Apparently I am not the only one wondering if my next camera will be a Canon.
Look here--
http://www.michaelfrye.com/landscape-photography-blog/2014/04/18/sony-a7r/
http://www.sonyalpharumors.com/has-sony-finally-gained-the-right-momentum-to-challenge-nikon-and-canon/


----------



## MichaelTheMaven (Jul 3, 2014)

Those are some great reviews you shared- thank you! 

The A7S is growing on me the more I shoot with it. Did lots of sports type tests and there are a few weird things Im seeing. Definitely not a sports shooting camera, but can be used for the occasional shot if you have nothing else. 
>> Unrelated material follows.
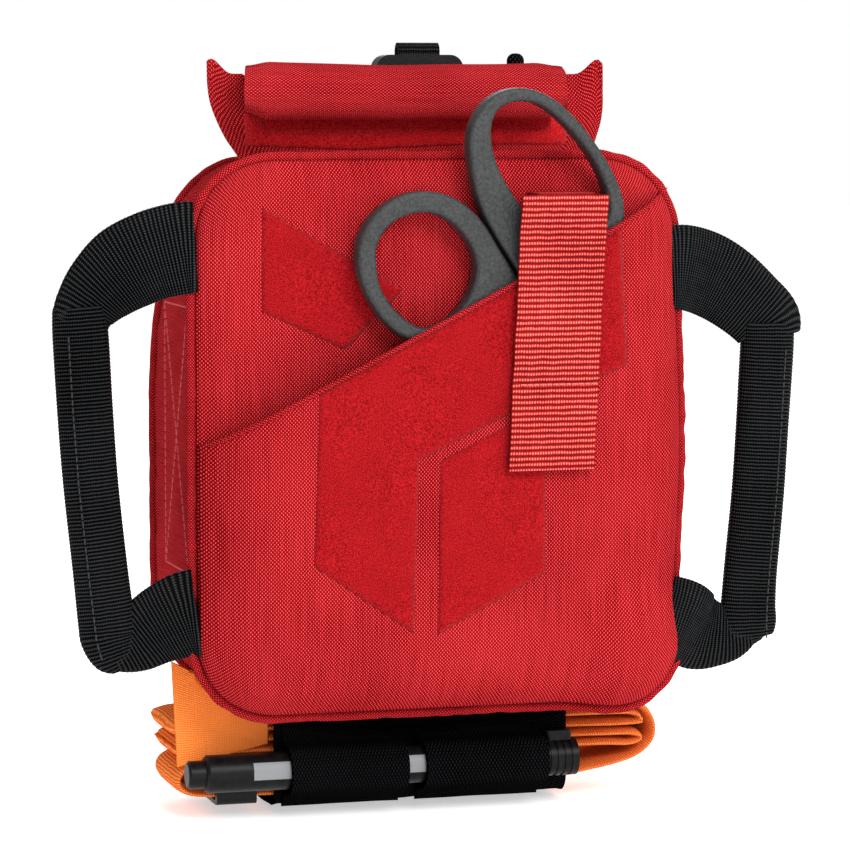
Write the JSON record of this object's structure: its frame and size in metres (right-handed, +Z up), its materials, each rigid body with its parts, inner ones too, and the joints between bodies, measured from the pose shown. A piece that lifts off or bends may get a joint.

I did check out it's low light focusing ability again. Far off the charts of anything Ive ever seen or can measure with a light meter. It almost appears as if it is boosting the signal into live view and focusing off of the boosted signal. Only when I went into a very dark room with all the lights turned off did it actually start to struggle. 

M


----------



## mrsfotografie (Jul 3, 2014)

npherno said:


> If they keep up the innovation, I think they have a chance. They are really making cameras people want, with great new technology. I bought a NEX5 for its size and image quality, and its great (save for the menu system).



I think the same of my NEX-6; only wish it had the A7's menu structure because the menu structure is amateuristic and not user friendly if you need to change advanced options while shooting.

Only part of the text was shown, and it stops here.